UBS Group has agreed to buy its ailing competitor Credit Suisse for $3.25 billion on March 19 as part of an “emergency ordinance” to prevent financial market instability.
An earlier report from the Financial Times claimed UBS had agreed to buy Credit Suisse for over $2 billion, citing a person familiar with the matter. However, a most recent statement from UBS has revealed that the total consideration for the deal is approximately 3 billion Swiss francs, or $3.25 billion. That’s still a deep discount to Credit Suisse’s March 17 market capitalization of 7.5 billion francs, or $8 billion.

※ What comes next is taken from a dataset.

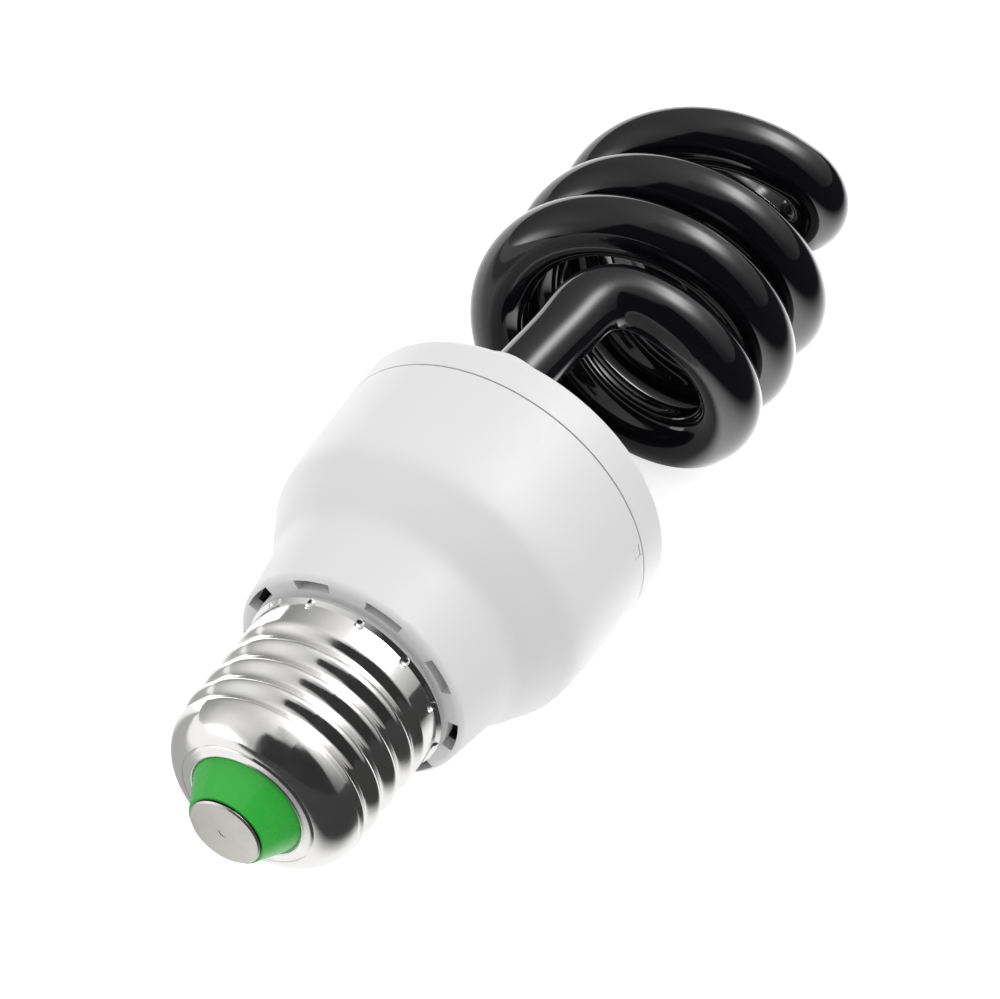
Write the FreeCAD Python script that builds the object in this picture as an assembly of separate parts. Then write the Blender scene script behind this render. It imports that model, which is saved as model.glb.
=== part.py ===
import FreeCAD, Part
import math
import os

# Black light lamp: a dark spiral tube on a plastic ballast housing with a 27 mm Edison screw cap.
# It is modelled upright on the Z axis, contact down, and then laid down as it rests on a table.
# All lengths are in millimetres and all angles in degrees.

# Screw cap
CREST_R = 13.15
ROOT_R = 12.2
THREAD_PITCH = 3.629
THREAD_START_ANGLE = 176.6
SHELL_WALL = 0.45
LIP_R = 7.9
LIP_Z = 4.9
DOME_R = 5.0
THREAD_TOP_Z = 23.4
SKIRT_TOP_Z = 26.7
SKIRT_FLARE = 0.4
FLARE_LENGTH = 0.6
THREAD_FADE = 1.5
SECTIONS_PER_TURN = 12
STAKE_COUNT = 12
STAKE_ANGLE = 17.0
STAKE_BALL_R = 0.8
STAKE_DEPTH = 0.3
STAKE_BELOW_EDGE = 0.8

# Contact and insulator
CONTACT_R = 4.85
CONTACT_THICKNESS = 0.5
CONTACT_EDGE = 0.2
CONTACT_STEM_R = 1.35
CONTACT_STEM_BORE_R = 0.75
SOLDER_DENT = 0.06
NOSE_R = 5.2
CONE_BASE_R = 7.45
INSULATOR_FLANGE_R = 10.9
INSULATOR_TOP_Z = 9.5

# Seats
SEAT_GAP = 0.05
LOOSE_GAP = 0.3

# Ballast housing
COLLAR_WALL = 1.3
COLLAR_END_Z = 13.0
NECK_END_Z = 27.9
NECK_PLATE = 1.6
NECK_END_R = 15.6
NECK_ROUND = 1.0
NECK_TOP_R = 16.8
NECK_TOP_Z = 35.4
WAIST_RISE = 0.65
WAIST_Z = 38.1
BOWL_START_RISE = 1.65
BOWL_START_Z = 39.8
SEAM_R = 22.3
BOWL_TAPER = 0.5
BOWL_TOP_Z = 49.5
BOWL_MID_INSET = 1.3
BOWL_MID_Z = 43.5
SEAM_Z = 60.9
SEAM_GAP = 0.25
HOUSING_WALL = 1.2
VENT_COUNT = 9
VENT_ANGLE = -5.5
VENT_SWEEP = 20.0
VENT_INNER_R = 13.7
VENT_OUTER_R = 15.1
LEDGE_Z = 52.0
LEDGE_WIDTH = 1.2
LEDGE_DEPTH = 1.3

# Tube cover
RIM_FLARE = 0.15
RIM_Z = 66.1
RIM_ROUND = 0.8
PLATFORM_INSET = 4.05
PLATFORM_Z = 68.7
COVER_WALL = 1.5
SPIGOT_WALL = 1.1
CATCH_ANGLE = 53.0
CATCH_COUNT = 2
CATCH_WIDTH = 1.7
CATCH_HEIGHT = 1.0
CATCH_BELOW_SEAM = 0.5
CATCH_RECESS = 0.1
SLEEVE_WALL = 1.0
SLEEVE_LENGTH = 5.0

# Spiral tube
TUBE_R = 4.0
LEG_CIRCLE_R = 14.46
LEG_ANGLE = -28.5
LEG_LEAN = 3.7
TUBE_END_Z = 62.2
BEND_START_Z = 82.5
BEND_LENGTH = 11.3
COIL_R_LOW = 17.35
COIL_R_HIGH = 15.3
TAPER_POWER = 1.5
COIL_END_ANGLE = 554.7
FULL_LEAD_ANGLE = 610.0
LEAD_LOW = 10.75
LEAD_HIGH = 19.15
LEAD_GROWS_FROM = 0.51
SPREAD_BEFORE = 4.75
SPREAD_LENGTH = 39.5
HEEL_RISE = 0.4
HEEL_LENGTH = 5.0
HEEL_AFTER = 3.0
CEMENT_GAP = 0.9
CEMENT_LENGTH = 6.0
PINCH_LENGTH = 4.0
PINCH_WIDTH = 5.6
PINCH_THICKNESS = 2.0
PATH_STEP = 0.5
PATH_POINT_EVERY = 7
SKIN_STEP = 2.0
SKIN_FACES = 12

# Circuit board and the parts on it
BOARD_GAP = 0.5
BOARD_THICKNESS = 1.6
BOARD_HOLE_R = 0.8
HEAVY_SIDE = 155.5
CHOKE_RADIAL = 12.0
CHOKE_WIDTH = 14.0
CHOKE_HEIGHT = 11.5
CHOKE_LEG = 3.2
CHOKE_SETBACK = 8.5
BOBBIN_WALL = 0.7
CAN_R = 5.0
CAN_LENGTH = 18.0
CAN_STANDOFF = 3.2
CAN_SETBACK = 7.0
RING_R = 4.6
RING_BORE_R = 2.4
RING_HEIGHT = 3.2
RING_SETBACK = 12.0
WINDING_THICKNESS = 0.6
WINDING_SWEEP = 34.0
TRANSISTOR_SIZE = (8.0, 2.8, 10.8)
TRANSISTOR_STANDOFF = 1.5
TRANSISTOR_SETBACK = 15.2
DIODE_R = 1.35
DIODE_LENGTH = 5.2
DIODE_SETBACK = 14.6
TRIGGER_SETBACK = 14.0
RESISTOR_R = 1.15
RESISTOR_LENGTH = 6.2
RESISTOR_SPACING = 6.0
FUSE_R = 1.9
FUSE_LENGTH = 9.0
FUSE_SETBACK = 15.0
INDUCTOR_R = 3.2
INDUCTOR_HEIGHT = 7.0
INDUCTOR_SETBACK = 13.5
FILM_SIZE = (8.6, 3.6, 9.0)
FILM_SETBACK = 14.6
PIN_SIDE = 0.9
PIN_HEIGHT = 3.9
PIN_OFFSET = 3.9
LEAD_R = 0.3
LEAD_WIRE_R = 0.6
FILAMENT_WIRE_R = 0.25
FILAMENT_OFFSET = 1.5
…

“This acquisition is attractive for UBS shareholders but, let us be clear, as far as Credit Suisse is concerned, this is an emergency rescue. We have structured a transaction which will preserve the value left in the business while limiting our downside exposure,” said UBS Chairman Colm Kelleher.
To close the deal, Swiss authorities agreed to change the country's regulations to bypass a shareholder vote and announce the deal over the weekend, ahead of the market opening.
Also, as part of the deal, the Swiss National Bank has committed to providing over $100 billion in liquidity to UBS, according to reports.
The discussions were initiated jointly by the Swiss Federal Department of Finance, the Swiss Financial Market Supervisory Authority (FINMA) and the Swiss National Bank, and the acquisition has their full support, UBS said in its statement.
Swiss authorities considered alternatives to Credit Suisse in case the deal with UBS failed over the weekend, including a full or partial nationalization of the bank as an emergency option.
Credit Suisse’s rescue plan would also include losses to bondholders, prompting concerns by European regulators that it would undermine investor confidence in Europe’s financial sector.
UBS and Credit Suisse have been locked in talks with regulators since March 15, after Credit Suisse’s largest shareholder, Saudi National Bank, said that it wouldn’t increase its investment in the Swiss bank due to regulations. Concerns about the bank’s ability to profit were heightened by the comments, raising fears about possible shareholder financing.
Credit Suisse was founded in 1856 to finance the expansion of Swiss railroads. It was considered the second-largest bank in the country.
Update March 20, 2:14 am UTC: Added information from the official UBS statement on the proposed acquisition.